If you’re in Bangkok from June to August, you could sample durian, a spiky fruit that’s so pungent it’s often served with plastic gloves to stop the smell permeating your skin. The texture is a little like mango but the taste is rather unique — from experience, you either love it or hate it.
Bangkok restaurant recommendations
As the city zooms toward modernity, hip, innovative bistros are opening up all the time, together with refined bars and award-winning restaurants.
Ironically, Thailand’s most acclaimed restaurant has an Indian-Japanese-Thai menu. Diners have one choice: a 25-dish tasting menu. The food changes with the seasons, and previous menus have included aubergine cookies, lobster dosas and cartoon Minion ice pops.
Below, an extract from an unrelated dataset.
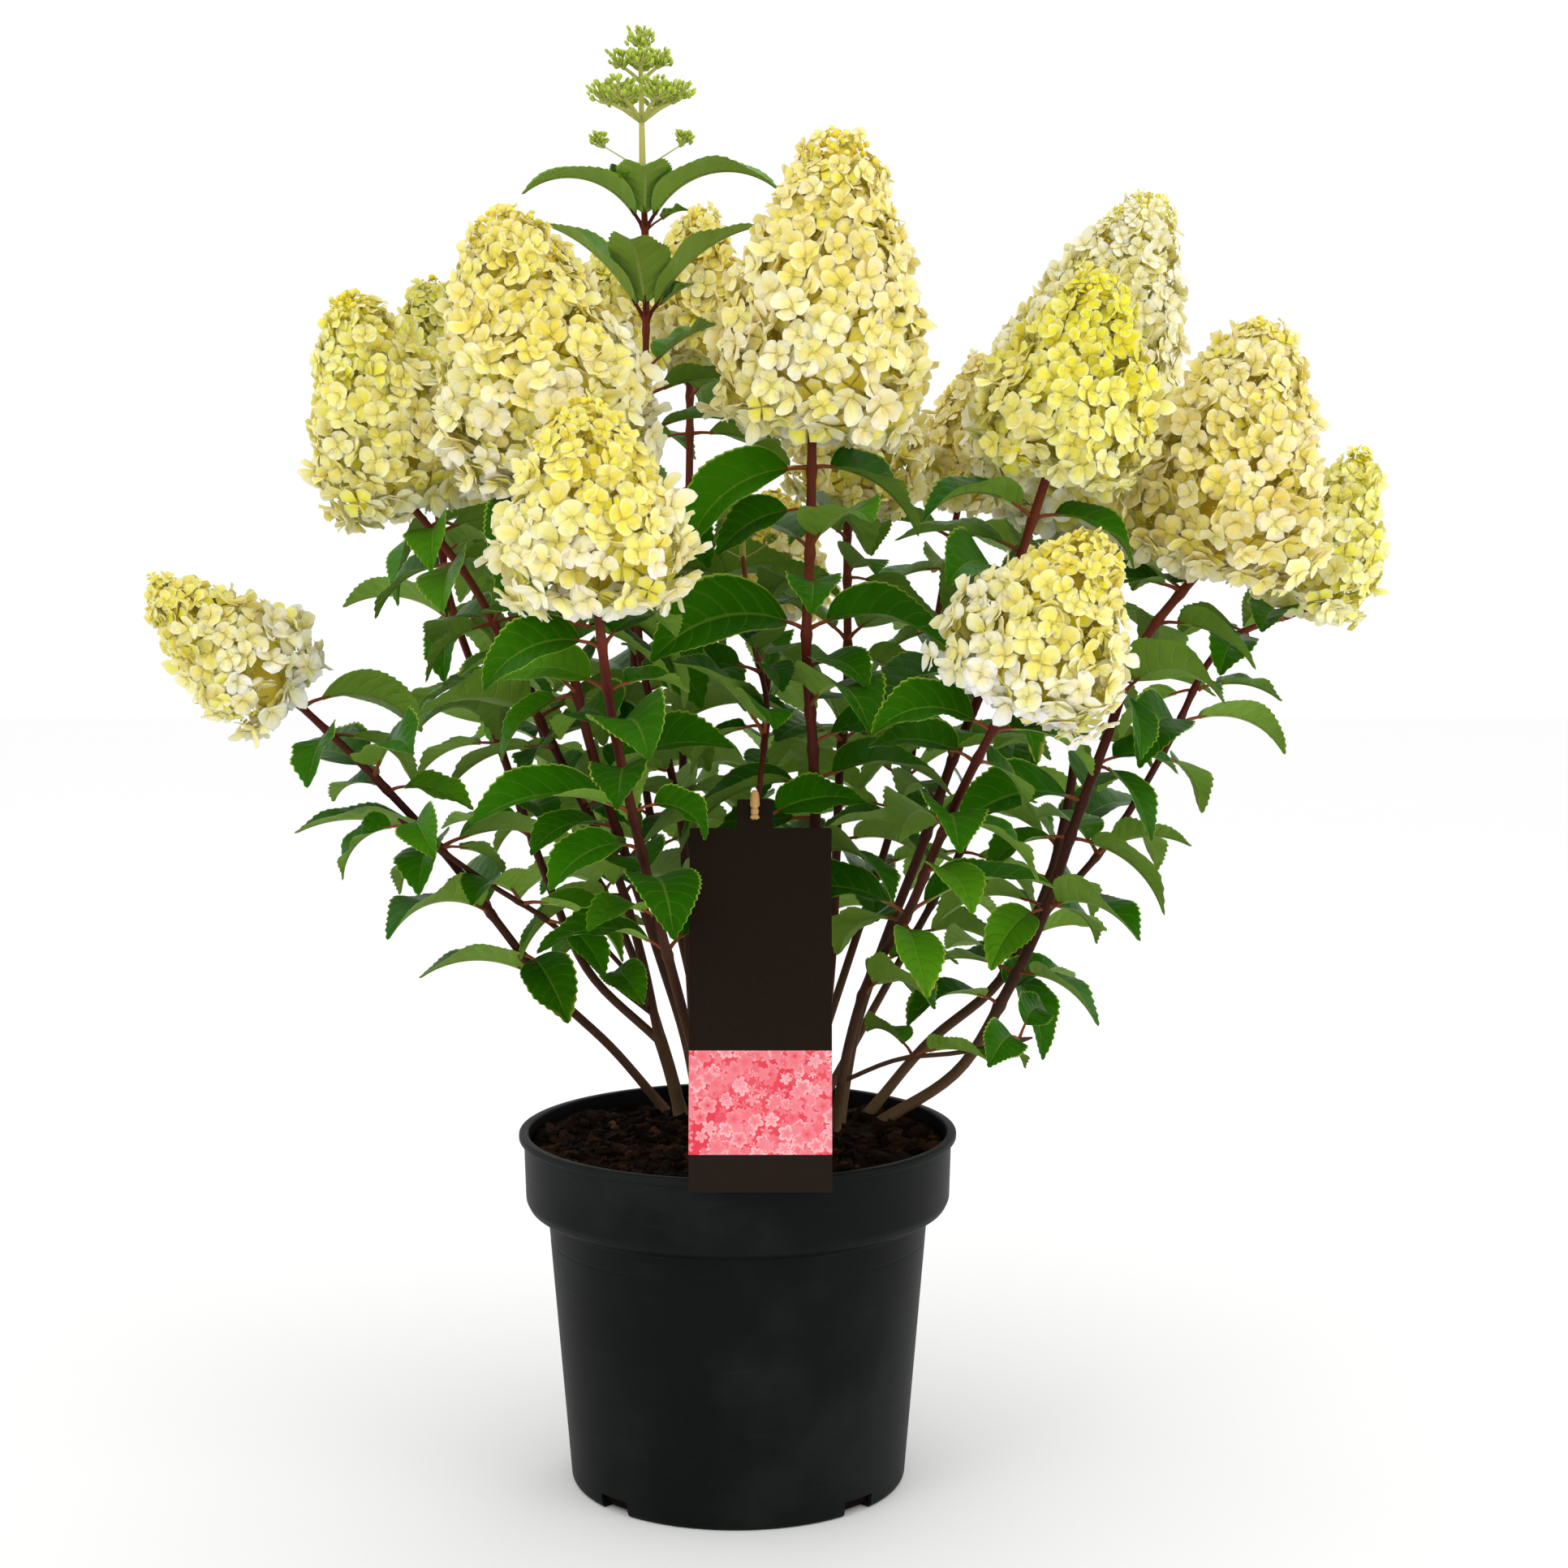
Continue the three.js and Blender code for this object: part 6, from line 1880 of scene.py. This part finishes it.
def petal_finish():
    """A thin petal: its own tone, a deeper yellow throat that is partly its own colour and partly painted
    shade, soft veins, and a lighter rim that is partly its own cream and partly a painted highlight.
    """
    finish = Finish(
        "Florets", Subsurface_Weight=0.65, Subsurface_Radius=(0.011, 0.010, 0.006), Specular_IOR_Level=0.06,
    )
    across, reach = finish.uv()
    tone = finish.colour_attribute("tone")
    side = (across - 0.5).math("ABSOLUTE") * 2
    mottle = finish.noise(140.0, 2.0)
    # The throat's deeper yellow is partly the petal's own colour and partly painted shade in the middle of
    # the floret
    base = finish.mix(tone, (0.96, 0.74, 0.05), reach.between(0.8, 0.1) * 0.5)
    # The lighter rim is partly the petal's own cream and partly a painted highlight where its edges catch the
    # light
    rim = (reach.between(0.6, 1.0) + side.between(0.5, 1.0)).clamped()
    light = finish.mix(base, (0.97, 0.94, 0.74), rim * 0.45)
    fans = ((across - 0.5) / (reach + 0.25) * 11).math("SINE")
    ribbed = finish.mix(light, (0.66, 0.50, 0.08), fans.between(0.5, 1.0) * 0.12 * reach.between(0.95, 0.5))
    bead = reach.between(0.03, 0.0)
    base = finish.mix(ribbed, (0.55, 0.55, 0.10), bead * 0.75)
    finish.bump(fans * 0.25 + mottle * 0.4 + side * 0.1, 0.0005, 0.7)
    return finish.surface(Base_Color=base, Roughness=0.5 + mottle * 0.16)


def stem_finish():
    """The green stalks inside a flower head."""
    finish = Finish("Head stalks", Subsurface_Weight=0.15, Specular_IOR_Level=0.2)
    mottle = finish.noise(160.0, 2.0)
    base = finish.mix((0.42, 0.46, 0.08), (0.55, 0.53, 0.17), mottle)
    finish.bump(mottle, 0.0003)
    return finish.surface(Base_Color=base, Roughness=0.45 + mottle * 0.15)


def bud_finish():
    """Small round buds, each of its own green between a lit and a shaded colour: partly the buds' own variety
    and partly painted light and shade.
    """
    finish = Finish("Buds", Subsurface_Weight=0.2, Specular_IOR_Level=0.2)
    tone = finish.colour_attribute("tone")
    mottle = finish.noise(700.0, 2.0)
    base = finish.mix(tone, (0.55, 0.58, 0.10), mottle.between(0.45, 0.75) * 0.5)
    finish.bump(mottle, 0.0003)
    return finish.surface(Base_Color=base, Roughness=0.42 + mottle * 0.16)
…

It’s an unconventional performance of a meal (some dishes are served to specific songs or without cutlery so you’re encouraged to handle your food). Because of its two Michelin stars, you need to book well in advance.
For something swish without such a high price tag, I suggest Nahm in the COMO Metropolitan hotel. Created by Australian David Thompson, the first chef to open a Michelin-rated Thai restaurant outside Thailand (Nahm in London), the ethos is simple: the very best fresh Thai food.
The menu is full of classic Thai dishes — I recommend the tender duck red curry. Nahm was awarded its own Michelin star in 2017, so booking is essential.
As the name suggests, Vertigo is a restaurant with impressive skyline views. Occupying an alfresco terrace on the top of Banyan Tree Bangkok, it’s best at dusk when the low-level lighting lets the glowing sky really sing. The menu has an international feel, from artfully arranged platters of seafood to premium steaks.
If you want to dine alongside Bangkok residents, head to Charoenkrung, the latest up-and-coming district of galleries, design institutes and start-ups.
80/20 is one of the restaurants that has mushroomed up to feed the influx of creatives. Its menu is an inventive take on locally sourced organic produce (making up 80% of the ingredients), which changes seasonally.